Dr Sabrina Karim, an academic who has researched the prevalence of Sexual Abuse and Exploitation (SEA) in Liberia, argues that SEA is not only is damaging to the victims but also to the goals of missions themselves. Despite Guterres’ pledge to eradicate SEA on peacekeeping missions, UN data suggests it is on the increase. “Not only does SEA delegitimize peacekeeping missions, but my research in Liberia also suggests that there could be even more pernicious consequences, including encouraging more sexual and gender-based violence by locals,” Karim writes.
Among the three approaches she outlines are naming and shaming Troop Contributing Countries who perpetuate abuse, having a victim centered approach and establishing funds and support groups, educating students about sexual abuse and improvements to recruitment training and culture. “There is no easy solution to the problem, but rather what is likely needed is some combination of all three approaches.
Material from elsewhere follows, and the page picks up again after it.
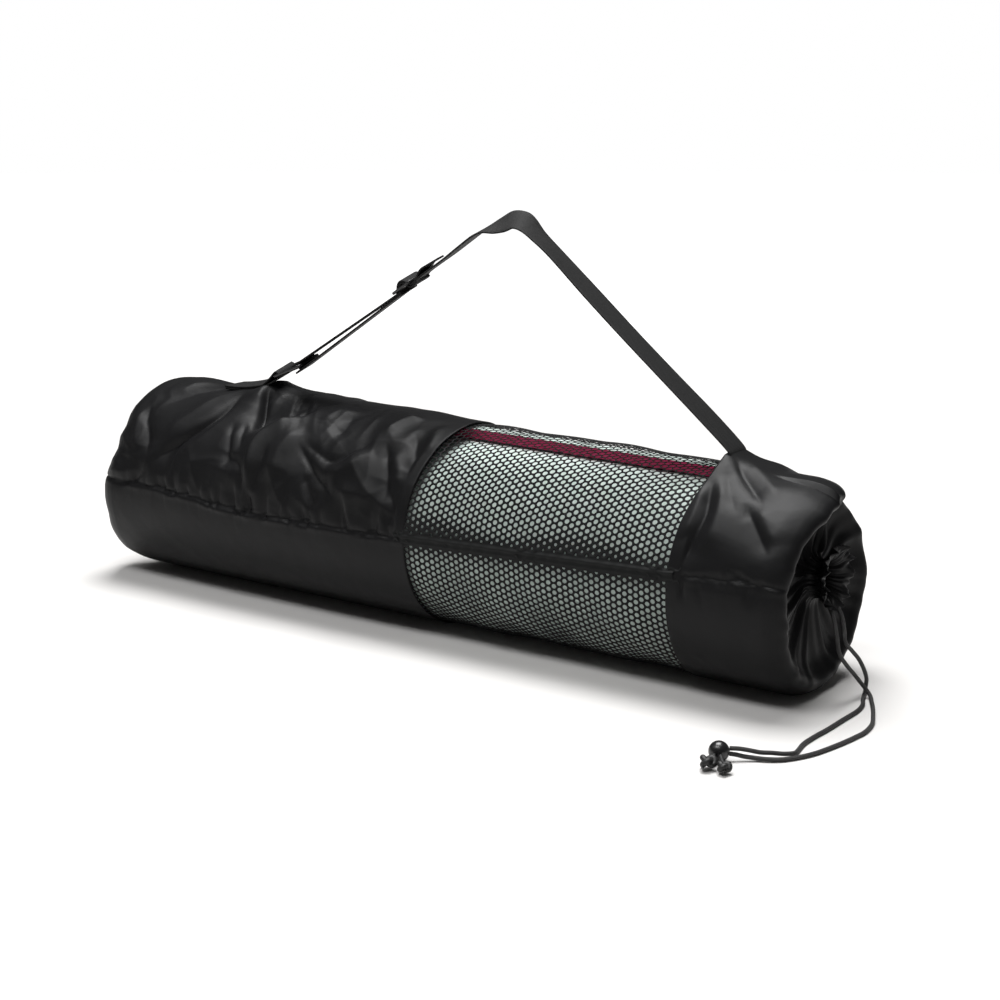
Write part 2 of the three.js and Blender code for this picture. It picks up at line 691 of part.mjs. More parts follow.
// A flat frame with a slot at each place, in the plane of the ring or slider
function slottedFrame(frame, { from, length, bar, thickness, corner, slots }) {
  const half = webbingWidth / 2 + railGap;
  const outline2d = roundedRectangle(from, from + length, half + bar, corner);
  outline2d.holes = slots.map(([start, end]) => roundedRectangle(start, end, half, slotCorner));
  const options = { depth: thickness, bevelEnabled: false, curveSegments: 2 };
  const geometry = new THREE.ExtrudeGeometry(outline2d, options);
  geometry.translate(0, 0, -thickness / 2);
  geometry.rotateY(-degrees(frame.tilt));
  geometry.translate(frame.x, 0, frame.z);
  return geometry;
}

function roundedRectangle(left, right, half, corner) {
  const shape = new THREE.Shape();
  shape.absarc(right - corner, half - corner, corner, 0, Math.PI / 2);
  shape.absarc(left + corner, half - corner, corner, Math.PI / 2, Math.PI);
  shape.absarc(left + corner, corner - half, corner, Math.PI, 1.5 * Math.PI);
  shape.absarc(right - corner, corner - half, corner, 1.5 * Math.PI, 2 * Math.PI);
  return shape;
}

function strapRing() {
  return slottedFrame(ringFrame, {
    from: -ringBar / 2, length: ringLength, bar: ringBar, thickness: ringBar, corner: ringCorner,
    slots: [[ringBar / 2, ringLength - 1.5 * ringBar]],
  });
}

function strapSlider() {
  const slotEnd = sliderLength / 2 - sliderBar;
  return slottedFrame(sliderFrame, {
    from: -sliderLength / 2, length: sliderLength, bar: sliderBar, thickness: sliderThickness,
    corner: sliderCorner, slots: [[-slotEnd, -sliderBar / 2], [sliderBar / 2, slotEnd]],
  });
}

// A cord along its route
function cord(route) {
  const points = route.map(({ along, out, up }) => new THREE.Vector3(
    rim + along * cordReach, -out * cordRun, cordDiameter / 2 + up * cordDrop + fitGap / 4,
  ));
  const ring = new THREE.Shape();
  ring.setFromPoints(Array.from({ length: cordSides }, (_, side) => {
    const turn = (side * 2 * Math.PI) / cordSides;
    return new THREE.Vector2(Math.cos(turn), Math.sin(turn)).multiplyScalar(cordDiameter / 2);
  }));
  const extrudePath = new THREE.CatmullRomCurve3(points, false, 'centripetal');
  return new THREE.ExtrudeGeometry(ring, { steps: cordSteps, bevelEnabled: false, extrudePath });
}

const lockCentre = new THREE.Vector3(rim + lockReach, -lockRun, lockRadius);

function cordLock() {
  return new THREE.SphereGeometry(lockRadius, 14, 10).translate(...lockCentre);
}

// A knot, with the cord's end that runs from it to the lock
function knot(radius, reach) {
  const centre = new THREE.Vector3(rim + reach, -knotRun, radius);
  const run = lockCentre.clone().sub(centre);
  const tip = run.length() - lockRadius - fitGap;
  const neck = Math.asin(cordDiameter / 2 / radius);
  const profile = evenly(-Math.PI / 2, Math.PI / 2 - neck, 6).map((turn) => (
    new THREE.Vector2(radius * Math.cos(turn), radius * Math.sin(turn))
  ));
  profile[0].x = 0;
  profile.push(new THREE.Vector2(cordDiameter / 2, tip), new THREE.Vector2(0, tip));
  const geometry = new THREE.LatheGeometry(profile, 12);
  const upright = new THREE.Vector3(0, 1, 0);
  const turned = new THREE.Quaternion().setFromUnitVectors(upright, run.normalize());
  return geometry.applyQuaternion(turned).translate(...centre);
}

const materials = {
  nylon: new THREE.MeshStandardMaterial({ name: 'black_nylon', color: 0x232327 }),
  net: new THREE.MeshStandardMaterial({ name: 'black_net', color: 0x17171a }),
  mat: new THREE.MeshStandardMaterial({ name: 'foam_mat', color: 0x6f8578 }),
  webbing: new THREE.MeshStandardMaterial({ name: 'black_webbing', color: 0x2a2b2e }),
  plastic: new THREE.MeshStandardMaterial({ name: 'black_plastic', color: 0x18181a }),
  cord: new THREE.MeshStandardMaterial({ name: 'black_cord', color: 0x1c1c1e }),
};

const bag = new THREE.Group();
bag.name = 'yoga_mat_bag';
bag.add(
  piece('closed_panel', closedPanel(), materials.nylon),
  piece('net_window', netWindow(), materials.net),
  piece('mouth_panel', mouthPanel(), materials.nylon),
  piece('mouth_hem', mouthHem(), materials.nylon),
  piece('rolled_mat', rolledMat(), materials.mat),
  piece('strap', strap(), materials.webbing),
  piece('strap_tab', strapTab(), materials.webbing),
  piece('strap_ring', strapRing(), materials.plastic),
  piece('strap_slider', strapSlider(), materials.plastic),
  piece('drawcord_inner', cord(innerCordRoute), materials.cord),
  piece('drawcord_outer', cord(outerCordRoute), materials.cord),
  piece('cord_lock', cordLock(), materials.plastic),
  piece('knot_big', knot(bigKnotRadius, bigKnotReach), materials.cord),
  piece('knot_small', knot(smallKnotRadius, smallKnotReach), materials.cord),
);

export default bag;
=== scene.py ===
# Yoga mat bag, lying on its side round a rolled mat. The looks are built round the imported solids.
# Shapes are worked out in millimetres and made in metres. +X runs along the bag to its drawn
# mouth, -Y is its front and +Z is up. Angles round the bag count from its top to its front.

import math

import bmesh
import bpy
import numpy as np
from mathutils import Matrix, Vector


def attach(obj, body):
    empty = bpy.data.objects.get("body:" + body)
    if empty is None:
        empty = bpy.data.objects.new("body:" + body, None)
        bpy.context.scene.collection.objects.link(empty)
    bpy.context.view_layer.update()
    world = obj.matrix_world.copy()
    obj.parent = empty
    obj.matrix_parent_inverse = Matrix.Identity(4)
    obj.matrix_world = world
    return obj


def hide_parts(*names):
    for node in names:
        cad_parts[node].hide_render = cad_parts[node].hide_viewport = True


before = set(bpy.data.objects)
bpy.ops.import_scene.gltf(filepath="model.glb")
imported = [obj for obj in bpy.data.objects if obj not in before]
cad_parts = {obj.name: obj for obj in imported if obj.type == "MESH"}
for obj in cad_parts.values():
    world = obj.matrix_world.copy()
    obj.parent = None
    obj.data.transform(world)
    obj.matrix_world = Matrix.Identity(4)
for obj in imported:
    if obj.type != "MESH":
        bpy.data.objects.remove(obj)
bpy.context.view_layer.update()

METRES = 0.001
chance = np.random.default_rng(7)

# Bag sizes, as in the solids
CLOSED_END = -322.5
NET_START = 12.0
NET_END = 241.0
RIM = 325.0
CLOSED_RADIUS = 84.0
MOUTH_RADIUS_SIDE = 77.5
NYLON_WALL = 1.2
NET_WALL = 1.0
FIT_GAP = 0.4
SEAM_BOW = 9.0
CORNER_RADIUS = 14.0
RUFFLE_LENGTH = 16.0
LIP_DEPTH = 11.0
ARC_RADIUS = 81.0

# Cloth details: tents under the webbing, groove of the long seam, and the ledge above that seam
TAB_TENT = 9.5
STRAP_TENT = 10.5
TENT_RADIUS = 46.0
GROOVE_DEPTH = 1.7
LEDGE_PLACE = 3.6
LEDGE_WIDTH = 2.6
LEDGE_HEIGHT = 0.6
LEDGE_GAIN = 1.0
SOFT_STOP = 0.5

# Net
NET_PITCH = 5.3
NET_HOLE = 0.345
NET_TUCK = 7.0
NET_FROM_SEAM = 3.0
SEAM_BAND = 5.0
HOLE_SIDES = 12

# Rolled mat
ROLL_START = -305.5
ROLL_END = 304.5
MAT_THICKNESS = 10.0
ROLL_PITCH = 11.0
CORE_RADIUS = 20.0
MAT_EDGE_ANGLE = 0.0
MAT_EDGE_LIFT = 1.0
ROLL_FLOOR = 3.0
ROLL_SLACK = 5.5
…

The time for these changes is now,” she writes and raises concerns about the possibility for accountability as UN peacekeeping missions change. “Despite larger UN peacekeeping missions ending, in countries like Mali, and a deadlock at the UN over deploying new missions, the move to more decentralized deployments as has been seen in discussions around Kenya’s possible deployment to Haiti and in Africa at large means that any progress the UN has made on reducing SEA through UN-mandated missions will risk becoming irrelevant. Instead, the UN has an opportunity to set an example to centralize best practices on preventing SEA and making these practices a standard for any type of deployment.”